(EXERCISE)
Repeat the listing in full, word for word.

[Stored dataset items]
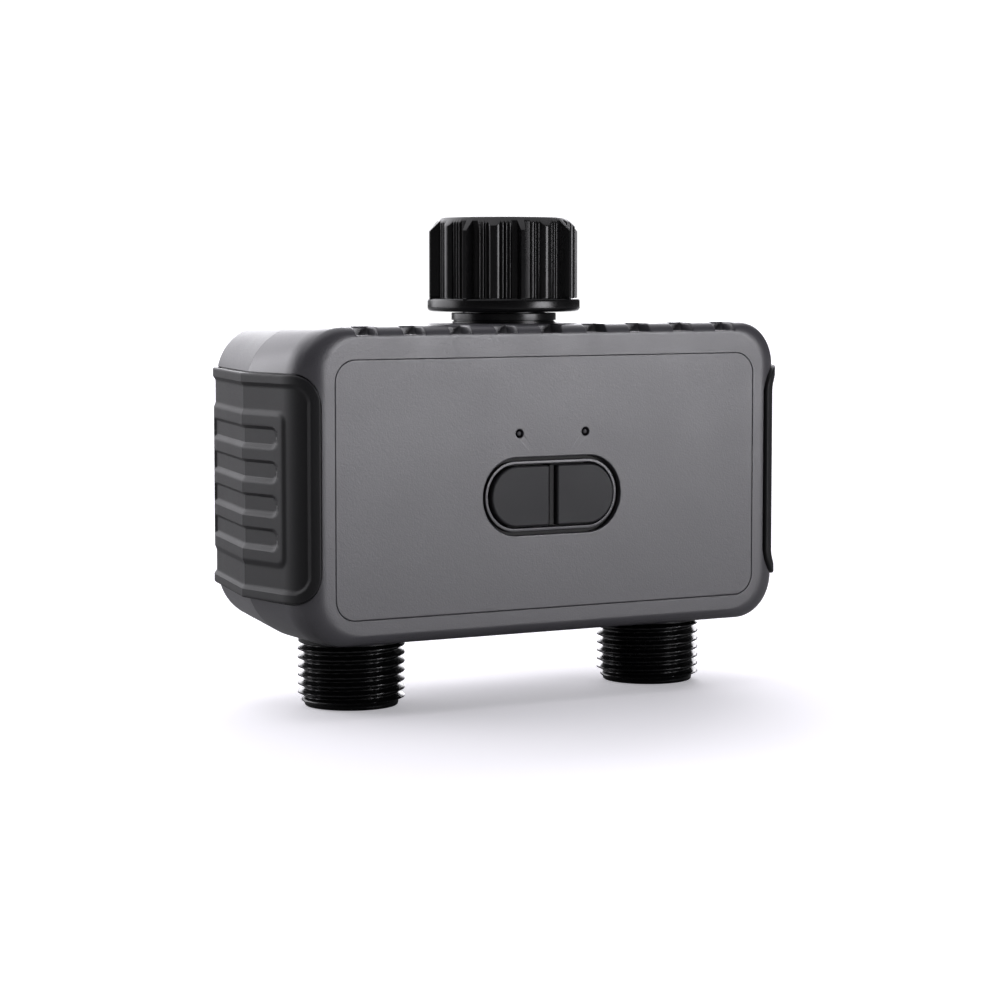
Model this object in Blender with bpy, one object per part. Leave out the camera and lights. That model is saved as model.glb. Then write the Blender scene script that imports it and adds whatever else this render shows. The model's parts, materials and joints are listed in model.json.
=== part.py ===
"""Two-outlet drip irrigation timer, as separate pieces. Metres, +Z up, front towards -Y.

The inlet and both outlets lie in one plane, which is also the parting plane of the housing.
Every piece is modelled with that plane at Y = 0, and set_frame_origin() then moves them all,
so that the origin is under the middle of the object, on the surface that it stands on.
"""
import math

import bmesh
import bpy
from mathutils import Vector

MM = 0.001
GAP = 0.3 * MM

# Housing: rounded-rectangle sections that shrink to the front and to the rear of the parting plane
BODY_MID_Z = 56.85 * MM
PARTING_HALF = (73.8 * MM, 38.9 * MM, 16.5 * MM)
FRONT_HALF = (70.2 * MM, 38.9 * MM, 10.6 * MM)
REAR_HALF = (63.7 * MM, 37.7 * MM, 12.8 * MM)
FRONT_DEPTH = 24.3 * MM
REAR_DEPTH = 40.3 * MM
FRONT_FILLET = (7.6 * MM, 2.9 * MM)
REAR_FILLET = (7.0 * MM, 5.0 * MM)
WALL = 2.4 * MM
FACE_WALL = 3.1 * MM
CORNER_TIGHTENING = 0.3

# Face panel, keys and lamps
PANEL_HALF = (61.45 * MM, 31.75 * MM, 5.5 * MM)
PANEL_Z = 56.07 * MM
PANEL_THICKNESS = 1.3 * MM
KEYS_Z = 52.8 * MM
KEY_OPENING = (18.45 * MM, 8.0 * MM)
KEY_RING = (19.35 * MM, 8.9 * MM)
PANEL_OPENING = (20.2 * MM, 9.75 * MM)
KEY_HALF = (17.95 * MM, 7.6 * MM)
KEY_SPLIT = 1.15 * MM
KEY_PROUD = 0.4 * MM
RING_SUNK = 0.6 * MM
KEY_THICKNESS = 2.5 * MM
KEY_BAR_HALF = 0.75 * MM
KEY_BAR_SUNK = 0.6 * MM
SWITCH_X = 9.5 * MM
LAMP_X = 9.7 * MM
LAMP_Z = 68.6 * MM
LENS_R = 0.7 * MM
LAMP_HOLE_R = 1.05 * MM

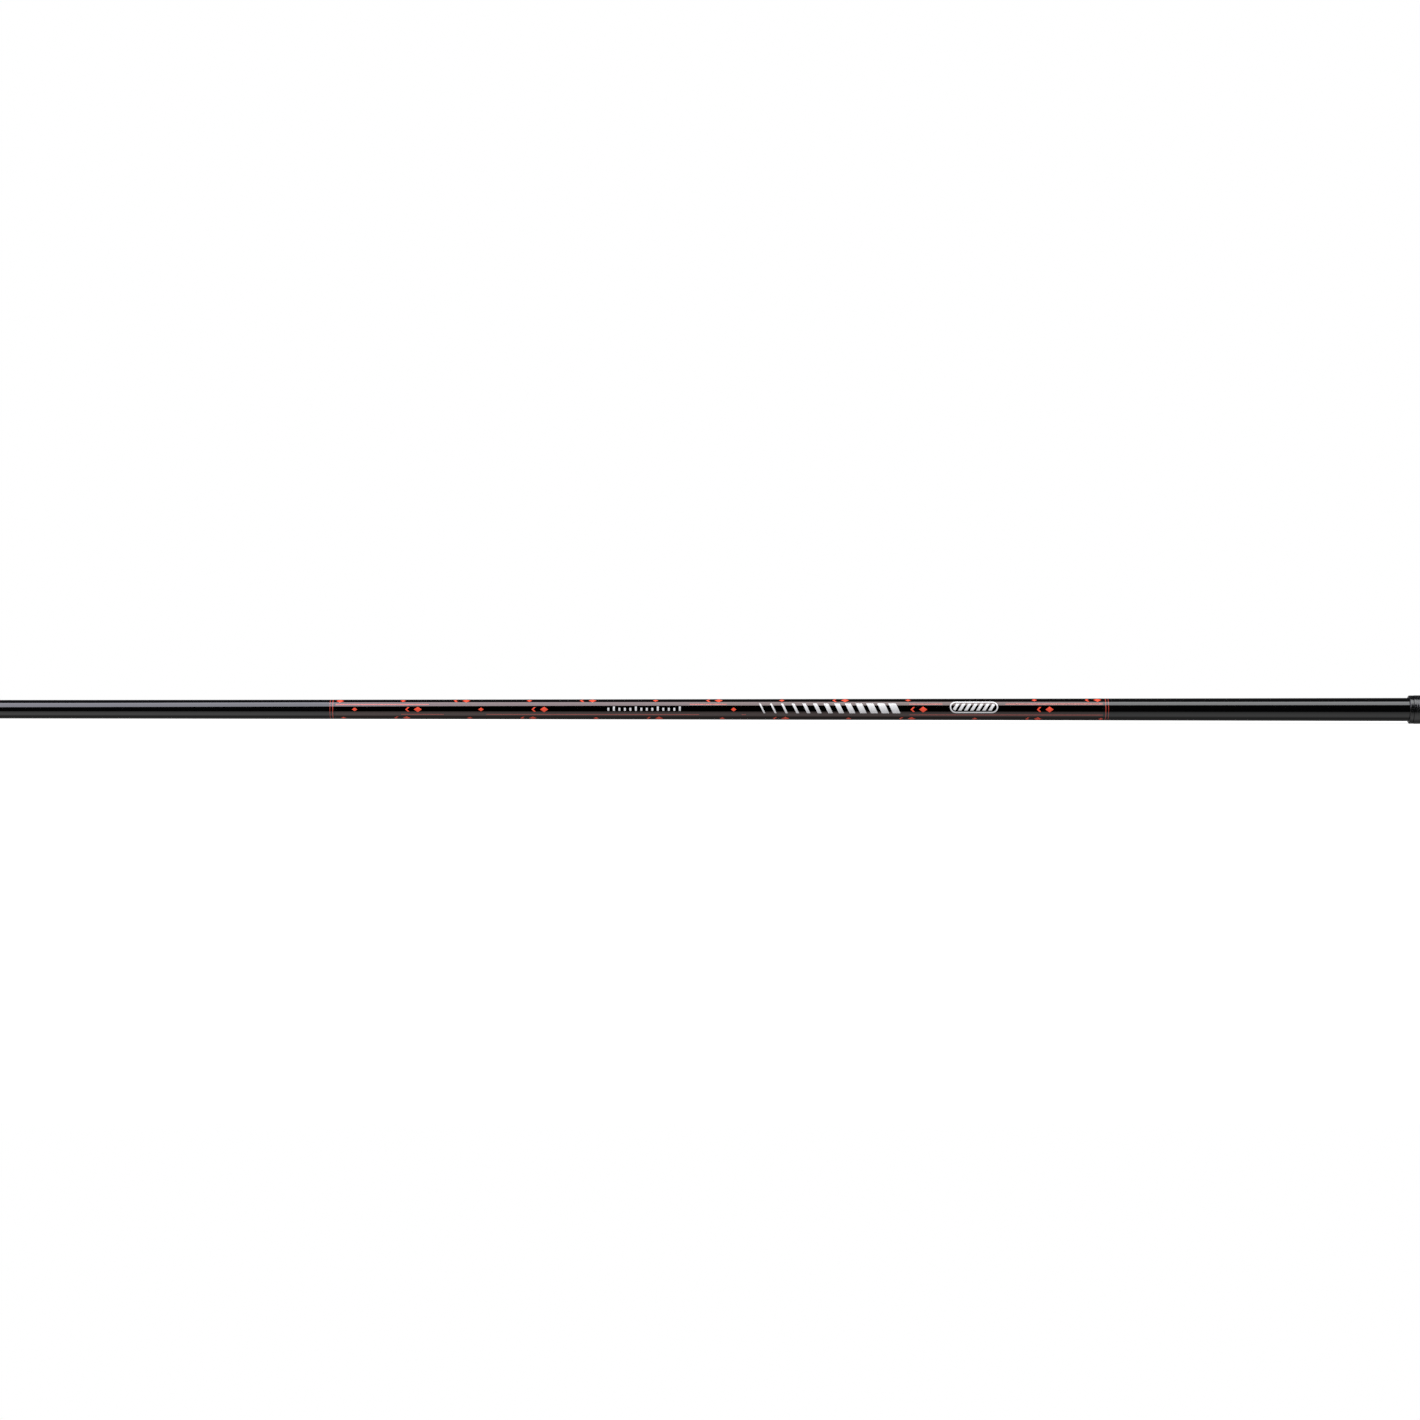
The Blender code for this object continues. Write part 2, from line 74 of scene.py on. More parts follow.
def tube_profile(base, length, outside, bore, rings, edge=0.15):
    """Distances and radii of a tube's section: out along the outside, back along the bore.

    The two radii are functions of the distance from the tube's base. Its four edges are rounded: at
    edge (1 - cos t) from an end, the wall's face stands back by edge (1 - sin t).
    """
    turn = np.linspace(0, TURN / 4, 6)
    start = edge * (1 - np.cos(turn))
    middle = np.linspace(2 * edge, length - 2 * edge, rings)
    out = np.concatenate([start, middle, length - start[::-1]])
    back = out[::-1]
    set_back = edge * (1 - np.sin(turn))
    set_back = np.concatenate([set_back, np.zeros(rings), set_back[::-1]])
    radius = np.concatenate([outside(out) - set_back, bore(back) + set_back])
    return base + np.concatenate([out, back]), radius


def spun(name, along, radius, sides=160, closed=True):
    """A section carried round the pole's axis, as a mesh object.

    With a the angle from the front upwards, x = -along, y = -radius cos a and z = radius sin a. The
    radius is one number for each ring, or one for each ring and side. The section runs forwards on
    outer faces and backwards on inner ones. A ring of no radius is one point that closes the shape.
    """
    along = np.asarray(along, float)
    rings = len(along)
    radius = np.broadcast_to(np.reshape(radius, (rings, -1)), (rings, sides))
    angle = np.arange(sides) * (TURN / sides)
    points = [-along[:, None] + 0 * radius, -radius * np.cos(angle), radius * np.sin(angle)]
    is_point = radius.max(axis=1) == 0
    kept = np.ones((rings, sides), bool)
    kept[is_point, 1:] = False
    index = np.cumsum(kept).reshape(rings, sides) - 1
    index[is_point] = index[is_point, :1]
    here = np.arange(rings if closed else rings - 1)
    there = (here + 1) % rings
    ahead = np.roll(index, -1, axis=1)
    corners = np.stack([index[here], ahead[here], ahead[there], index[there]], axis=-1).reshape(-1, 4)
    fan_out = corners[:, 0] == corners[:, 1]
    fan_in = corners[:, 2] == corners[:, 3]
    faces = corners[~fan_out & ~fan_in].tolist()
    faces += corners[fan_out][:, [0, 2, 3]].tolist()
    faces += corners[fan_in][:, [0, 1, 2]].tolist()
    mesh = bpy.data.meshes.new(name)
    mesh.from_pydata((np.stack(points, axis=-1)[kept] * MM).tolist(), [], faces)
    mesh.shade_smooth()
    mesh.set_sharp_from_angle(angle=SHARP_EDGE)
    piece = bpy.data.objects.new(name, mesh)
    bpy.context.scene.collection.objects.link(piece)
    return piece


def lay_in_lanes(piece, along, radius, lanes, sides=160):
    """A map for a long tube's texture.

    The outside is cut in lengths that lie side by side over LANES_SHARE of the width, and the bore
    with the two ends takes up the rest. Each lane keeps a margin on all sides.
    """
    rings = len(along)
    steps = np.hypot(np.diff(along, append=along[0]), np.diff(radius, append=radius[0]))
    reach = np.concatenate([[0.0], np.cumsum(steps)])
    outside = rings // 2 - 1
    middles = (reach[:-1] + reach[1:]) / 2
    lane = np.minimum((middles / reach[outside] * lanes).astype(int), lanes - 1)
    lane[outside:] = lanes
    first = np.searchsorted(lane, np.arange(lanes + 1))
    last = np.append(first[1:], rings)
    start = reach[first][lane]
    length = (reach[last] - reach[first])[lane]
    left = LANES_SHARE / lanes * lane
    width = np.where(lane < lanes, LANES_SHARE / lanes, 1 - LANES_SHARE)
    side = np.arange(sides)
    u = np.stack([side, side + 1, side + 1, side], axis=-1) / sides
    u = left[:, None, None] + width[:, None, None] * (LANE_MARGIN + (1 - 2 * LANE_MARGIN) * u)
    low = (reach[:-1] - start) / length
    high = (reach[1:] - start) / length
    v = np.stack([low, low, high, high], axis=-1)
    v = LANE_END_MARGIN + (1 - 2 * LANE_END_MARGIN) * v
    v = np.broadcast_to(v[:, None, :], u.shape)
    layer = piece.data.uv_layers.new(name="OFBake")
    layer.uv.foreach_set("vector", np.stack([u, v], axis=-1).astype(np.float32).ravel())


def fit(piece, material, node, body):
    """Puts the material on the piece, and the piece on its body in the place of its solid."""
    piece.data.materials.append(material)
    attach(piece, body)
    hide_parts(node)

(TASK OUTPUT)
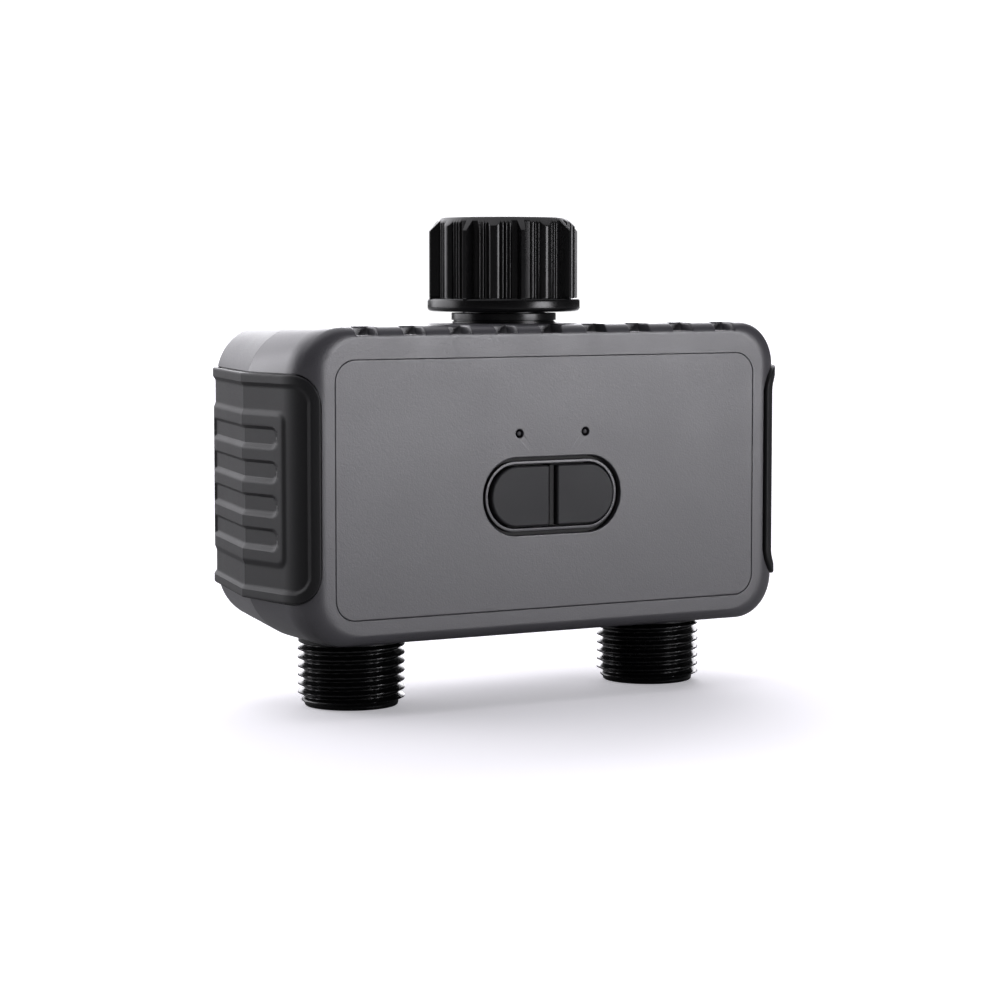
Model this object in Blender with bpy, one object per part. Leave out the camera and lights. That model is saved as model.glb. Then write the Blender scene script that imports it and adds whatever else this render shows. The model's parts, materials and joints are listed in model.json.
=== part.py ===
"""Two-outlet drip irrigation timer, as separate pieces. Metres, +Z up, front towards -Y.

The inlet and both outlets lie in one plane, which is also the parting plane of the housing.
Every piece is modelled with that plane at Y = 0, and set_frame_origin() then moves them all,
so that the origin is under the middle of the object, on the surface that it stands on.
"""
import math

import bmesh
import bpy
from mathutils import Vector

MM = 0.001
GAP = 0.3 * MM

# Housing: rounded-rectangle sections that shrink to the front and to the rear of the parting plane
BODY_MID_Z = 56.85 * MM
PARTING_HALF = (73.8 * MM, 38.9 * MM, 16.5 * MM)
FRONT_HALF = (70.2 * MM, 38.9 * MM, 10.6 * MM)
REAR_HALF = (63.7 * MM, 37.7 * MM, 12.8 * MM)
FRONT_DEPTH = 24.3 * MM
REAR_DEPTH = 40.3 * MM
FRONT_FILLET = (7.6 * MM, 2.9 * MM)
REAR_FILLET = (7.0 * MM, 5.0 * MM)
WALL = 2.4 * MM
FACE_WALL = 3.1 * MM
CORNER_TIGHTENING = 0.3

# Face panel, keys and lamps
PANEL_HALF = (61.45 * MM, 31.75 * MM, 5.5 * MM)
PANEL_Z = 56.07 * MM
PANEL_THICKNESS = 1.3 * MM
KEYS_Z = 52.8 * MM
KEY_OPENING = (18.45 * MM, 8.0 * MM)
KEY_RING = (19.35 * MM, 8.9 * MM)
PANEL_OPENING = (20.2 * MM, 9.75 * MM)
KEY_HALF = (17.95 * MM, 7.6 * MM)
KEY_SPLIT = 1.15 * MM
KEY_PROUD = 0.4 * MM
RING_SUNK = 0.6 * MM
KEY_THICKNESS = 2.5 * MM
KEY_BAR_HALF = 0.75 * MM
KEY_BAR_SUNK = 0.6 * MM
SWITCH_X = 9.5 * MM
LAMP_X = 9.7 * MM
LAMP_Z = 68.6 * MM
LENS_R = 0.7 * MM
LAMP_HOLE_R = 1.05 * MM

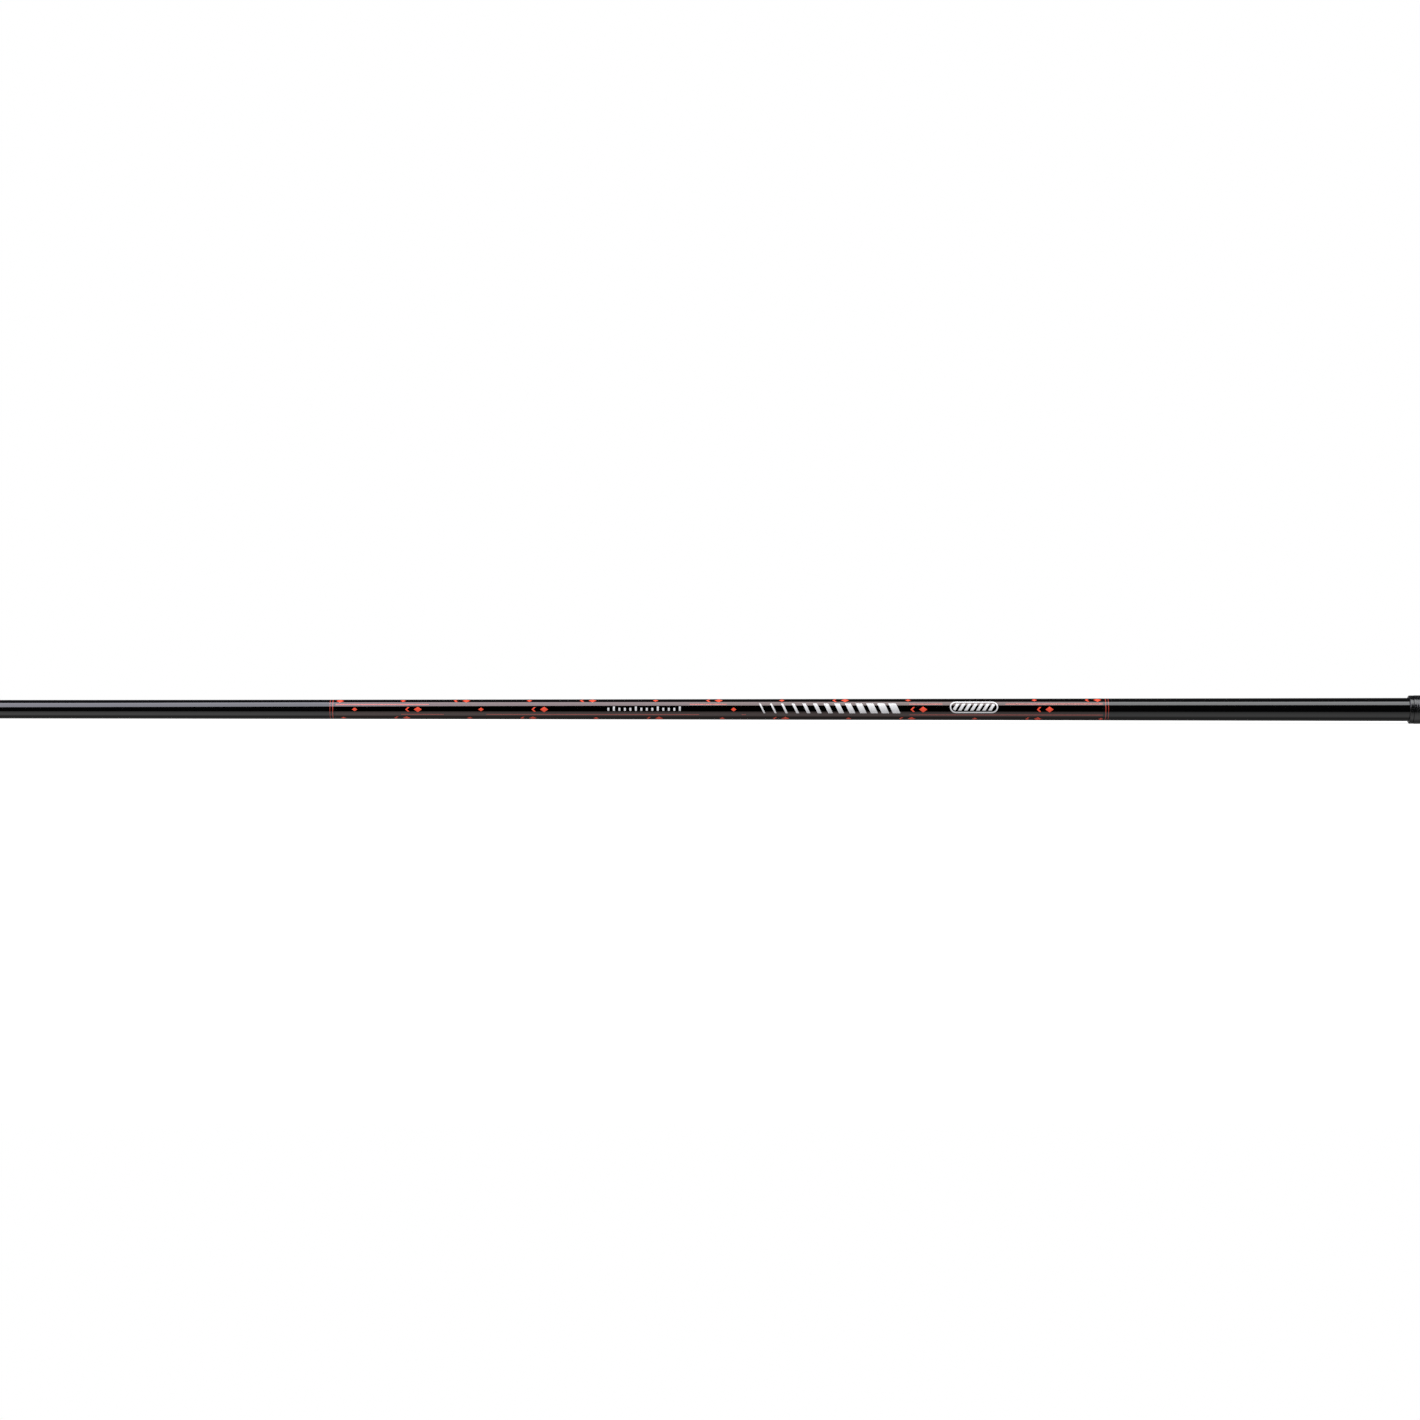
The Blender code for this object continues. Write part 2, from line 74 of scene.py on. More parts follow.
def tube_profile(base, length, outside, bore, rings, edge=0.15):
    """Distances and radii of a tube's section: out along the outside, back along the bore.

    The two radii are functions of the distance from the tube's base. Its four edges are rounded: at
    edge (1 - cos t) from an end, the wall's face stands back by edge (1 - sin t).
    """
    turn = np.linspace(0, TURN / 4, 6)
    start = edge * (1 - np.cos(turn))
    middle = np.linspace(2 * edge, length - 2 * edge, rings)
    out = np.concatenate([start, middle, length - start[::-1]])
    back = out[::-1]
    set_back = edge * (1 - np.sin(turn))
    set_back = np.concatenate([set_back, np.zeros(rings), set_back[::-1]])
    radius = np.concatenate([outside(out) - set_back, bore(back) + set_back])
    return base + np.concatenate([out, back]), radius


def spun(name, along, radius, sides=160, closed=True):
    """A section carried round the pole's axis, as a mesh object.

    With a the angle from the front upwards, x = -along, y = -radius cos a and z = radius sin a. The
    radius is one number for each ring, or one for each ring and side. The section runs forwards on
    outer faces and backwards on inner ones. A ring of no radius is one point that closes the shape.
    """
    along = np.asarray(along, float)
    rings = len(along)
    radius = np.broadcast_to(np.reshape(radius, (rings, -1)), (rings, sides))
    angle = np.arange(sides) * (TURN / sides)
    points = [-along[:, None] + 0 * radius, -radius * np.cos(angle), radius * np.sin(angle)]
    is_point = radius.max(axis=1) == 0
    kept = np.ones((rings, sides), bool)
    kept[is_point, 1:] = False
    index = np.cumsum(kept).reshape(rings, sides) - 1
    index[is_point] = index[is_point, :1]
    here = np.arange(rings if closed else rings - 1)
    there = (here + 1) % rings
    ahead = np.roll(index, -1, axis=1)
    corners = np.stack([index[here], ahead[here], ahead[there], index[there]], axis=-1).reshape(-1, 4)
    fan_out = corners[:, 0] == corners[:, 1]
    fan_in = corners[:, 2] == corners[:, 3]
    faces = corners[~fan_out & ~fan_in].tolist()
    faces += corners[fan_out][:, [0, 2, 3]].tolist()
    faces += corners[fan_in][:, [0, 1, 2]].tolist()
    mesh = bpy.data.meshes.new(name)
    mesh.from_pydata((np.stack(points, axis=-1)[kept] * MM).tolist(), [], faces)
    mesh.shade_smooth()
    mesh.set_sharp_from_angle(angle=SHARP_EDGE)
    piece = bpy.data.objects.new(name, mesh)
    bpy.context.scene.collection.objects.link(piece)
    return piece


def lay_in_lanes(piece, along, radius, lanes, sides=160):
    """A map for a long tube's texture.

    The outside is cut in lengths that lie side by side over LANES_SHARE of the width, and the bore
    with the two ends takes up the rest. Each lane keeps a margin on all sides.
    """
    rings = len(along)
    steps = np.hypot(np.diff(along, append=along[0]), np.diff(radius, append=radius[0]))
    reach = np.concatenate([[0.0], np.cumsum(steps)])
    outside = rings // 2 - 1
    middles = (reach[:-1] + reach[1:]) / 2
    lane = np.minimum((middles / reach[outside] * lanes).astype(int), lanes - 1)
    lane[outside:] = lanes
    first = np.searchsorted(lane, np.arange(lanes + 1))
    last = np.append(first[1:], rings)
    start = reach[first][lane]
    length = (reach[last] - reach[first])[lane]
    left = LANES_SHARE / lanes * lane
    width = np.where(lane < lanes, LANES_SHARE / lanes, 1 - LANES_SHARE)
    side = np.arange(sides)
    u = np.stack([side, side + 1, side + 1, side], axis=-1) / sides
    u = left[:, None, None] + width[:, None, None] * (LANE_MARGIN + (1 - 2 * LANE_MARGIN) * u)
    low = (reach[:-1] - start) / length
    high = (reach[1:] - start) / length
    v = np.stack([low, low, high, high], axis=-1)
    v = LANE_END_MARGIN + (1 - 2 * LANE_END_MARGIN) * v
    v = np.broadcast_to(v[:, None, :], u.shape)
    layer = piece.data.uv_layers.new(name="OFBake")
    layer.uv.foreach_set("vector", np.stack([u, v], axis=-1).astype(np.float32).ravel())


def fit(piece, material, node, body):
    """Puts the material on the piece, and the piece on its body in the place of its solid."""
    piece.data.materials.append(material)
    attach(piece, body)
    hide_parts(node)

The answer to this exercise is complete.